Where relevant, Backlink Works also offers broader SEO support for people who want a structured way to improve visibility without relying on shortcuts or risky tactics.
Conclusion
Entity optimisation for SEO is about making your website easier to understand in a meaningful, structured way. When you define topics clearly, use consistent language, connect related pages, and support the content with solid technical foundations, you improve the chances that search engines will interpret your site accurately.
It is not a single trick or a guarantee of rankings. But for beginners and experienced SEO professionals alike, it is a practical approach that can strengthen content quality, site clarity, and long-term organic visibility.
Frequently Asked Questions
What is an entity in SEO?
An entity is a clearly identifiable thing such as a brand, person, product, service, place, or concept.
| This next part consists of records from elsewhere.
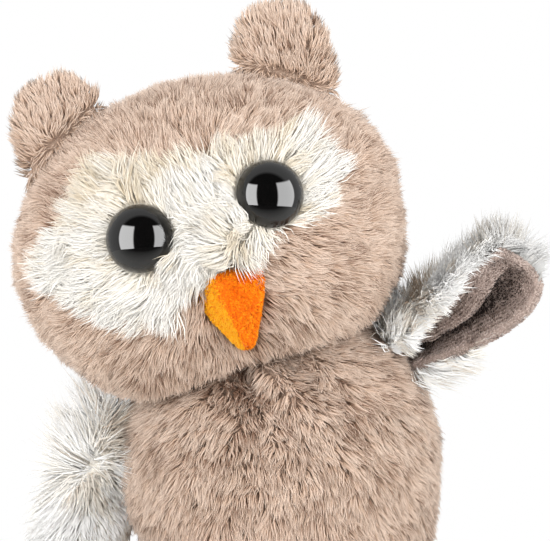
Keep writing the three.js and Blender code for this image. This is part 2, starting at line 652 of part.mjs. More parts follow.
// One soft foot, pointing along -Y from its heel, flat underneath.
function footSolid(inset) {
  const toe = swollen(TOE_COLUMNS, TOE_ROWS, (unit) => new THREE.Vector3(
    (FOOT_TOE_WIDTH / 2 - inset) * unit.x,
    (FOOT_TOE_LENGTH / 2 - inset) * unit.y,
    (FOOT_HEIGHT / 2 - inset) * unit.z,
  )).translate([0, -FOOT_TOE_LENGTH / 2, 0]);
  const instep = swollen(SMALL_COLUMNS - 2, TOE_ROWS, (unit) => new THREE.Vector3(
    (FOOT_TOE_WIDTH - inset) * unit.x,
    (FOOT_TOE_WIDTH - inset) * unit.y,
    (FOOT_HEIGHT / 2 - inset) * unit.z,
  )).translate([0, -FOOT_TOE_WIDTH, 0]);
  const toes = [-FOOT_SPLAY, 0, FOOT_SPLAY].map((splay) => toe.rotate([0, 0, splay]));
  const whole = toes.reduce((left, one) => left.add(one), instep);
  const sole = -FOOT_HEIGHT / 2 + BASE_EDGE / 4 + inset;
  return whole.subtract(box([-CUT_REACH, -CUT_REACH, -CUT_REACH], [CUT_REACH, CUT_REACH, sole]))
    .translate([0, 0, FOOT_HEIGHT / 2 - BASE_EDGE / 4]);
}

function buildFoot(root, side, sign) {
  const foot = new THREE.Group();
  foot.position.set((sign * FOOT_SPACING) / 2, -FOOT_HEEL, 0);
  foot.name = `${side}_foot_seam`;
  foot.updateMatrix();
  const bodyHere = bodySolid(-FIT_GAP, BODY_COLUMNS, BODY_ROWS).transform(foot.matrix.clone().invert().elements);
  const hinge = [0, 0, BASE_EDGE];
  const cut = (solid) => clearOf(solid, bodyHere, hinge, X_AXIS, [0, -FOOT_LIFT / 2, -FOOT_LIFT]);
  const mouth = box(
    [-FOOT_TOE_WIDTH / 2, -FOOT_TOE_WIDTH, FOOT_HEIGHT / 2 - BASE_EDGE],
    [FOOT_TOE_WIDTH / 2, CUT_REACH, FOOT_HEIGHT / 2 + VELOUR_WALL],
  );
  const skin = footSolid(0).subtract(footSolid(VELOUR_WALL)).subtract(mouth);
  foot.add(meshOf(`${side}_foot_skin`, cut(skin), orangeVelour));
  foot.add(meshOf(`${side}_foot_stuffing`, cut(footSolid(VELOUR_WALL + FIT_GAP)), fibre));
  root.add(foot);
}

// ---- Assembly ----

const owl = new THREE.Group();
owl.name = 'plush_owl';
buildBody(owl);
buildNeck(owl);

const head = new THREE.Group();
head.position.set(0, 0, BALL_HEIGHT);
head.rotation.set(0, radians(HEAD_ROLL), radians(HEAD_YAW));
const headGrown = buildHead(head);
buildEar(head, headGrown, 'left', 1, LEFT_EAR_SPLAY);
buildEar(head, headGrown, 'right', -1, RIGHT_EAR_SPLAY);
owl.add(head);

wings.forEach((wing) => buildWing(owl, wing));
buildFoot(owl, 'left', 1);
buildFoot(owl, 'right', -1);

export default owl;
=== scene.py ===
"""A small sitting owl sewn from long plush: its cloth, pile, eyes, beak, ears, wings and feet."""

import json
import math

import bmesh
import bpy
import numpy as np
from bpy.props import FloatProperty, FloatVectorProperty, IntProperty, PointerProperty
from mathutils import Matrix, Vector, kdtree

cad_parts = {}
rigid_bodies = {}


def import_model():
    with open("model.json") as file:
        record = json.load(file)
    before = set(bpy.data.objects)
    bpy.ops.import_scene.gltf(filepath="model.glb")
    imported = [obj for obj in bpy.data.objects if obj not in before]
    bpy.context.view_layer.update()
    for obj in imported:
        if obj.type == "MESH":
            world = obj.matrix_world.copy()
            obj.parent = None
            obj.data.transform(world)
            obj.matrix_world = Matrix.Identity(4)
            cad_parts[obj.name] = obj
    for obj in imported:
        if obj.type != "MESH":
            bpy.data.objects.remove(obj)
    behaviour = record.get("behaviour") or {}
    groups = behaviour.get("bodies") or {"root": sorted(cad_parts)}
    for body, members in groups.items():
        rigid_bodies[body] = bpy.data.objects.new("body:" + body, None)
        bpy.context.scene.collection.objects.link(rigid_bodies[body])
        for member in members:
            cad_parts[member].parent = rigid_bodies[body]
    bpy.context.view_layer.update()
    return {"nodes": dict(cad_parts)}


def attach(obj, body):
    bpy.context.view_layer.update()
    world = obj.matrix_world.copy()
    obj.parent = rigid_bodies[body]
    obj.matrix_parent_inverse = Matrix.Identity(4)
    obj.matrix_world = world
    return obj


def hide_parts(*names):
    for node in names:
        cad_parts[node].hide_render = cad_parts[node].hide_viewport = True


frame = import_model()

bl_info = {
    "name": "Plush Owl",
    "version": (1, 0, 0),
    "blender": (4, 5, 0),
    "location": "3D View > Sidebar > Plush Owl",
    "description": "Builds a small sitting owl in long plush with a shaggy face and cupped wings",
    "category": "Add Mesh",
}

MM = 0.001

# ---- How finely forms are cut, and how near points are merged ----

HEAD_FINENESS = 6
BALL_FINENESS = 5
BODY_ROWS = 44
BODY_STEPS = 112
BASE_STEPS = 96
EYE_STEPS = 72
DOME_STEPS = 28
RIM_STEPS = 4
WELD = 0.01 * MM
CUT_REACH = 0.001 * MM
NODE_WELD = 0.002 * MM

# ---- Head form, in shares and in metres ----

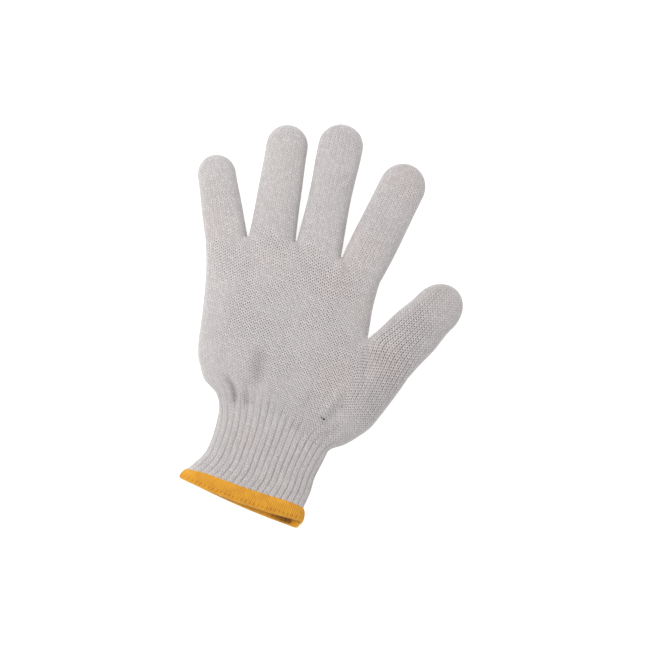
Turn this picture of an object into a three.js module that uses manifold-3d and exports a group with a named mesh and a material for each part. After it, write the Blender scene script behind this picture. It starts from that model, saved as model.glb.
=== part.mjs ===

In SEO, entities help search engines understand what your content refers to and how different pieces of content are connected.
Do I need schema markup for entity optimisation?
Schema markup can help, but it is not the only part of entity optimisation. Clear writing, consistent naming, strong internal links, and relevant page structure are just as important. Schema works best when it supports content that already makes sense to users.
Can entity optimisation improve local SEO?
Yes, it can help local SEO by making your business name, service area, address details, and related location terms clearer. This is especially useful for service businesses, physical shops, and companies that want stronger local search visibility.
How do I know if my site needs entity work?
If your site has unclear page themes, inconsistent terminology, weak internal linking, or content that does not fully match search intent, entity optimisation may help. A site audit and review of Search Console data can show where clarity is missing.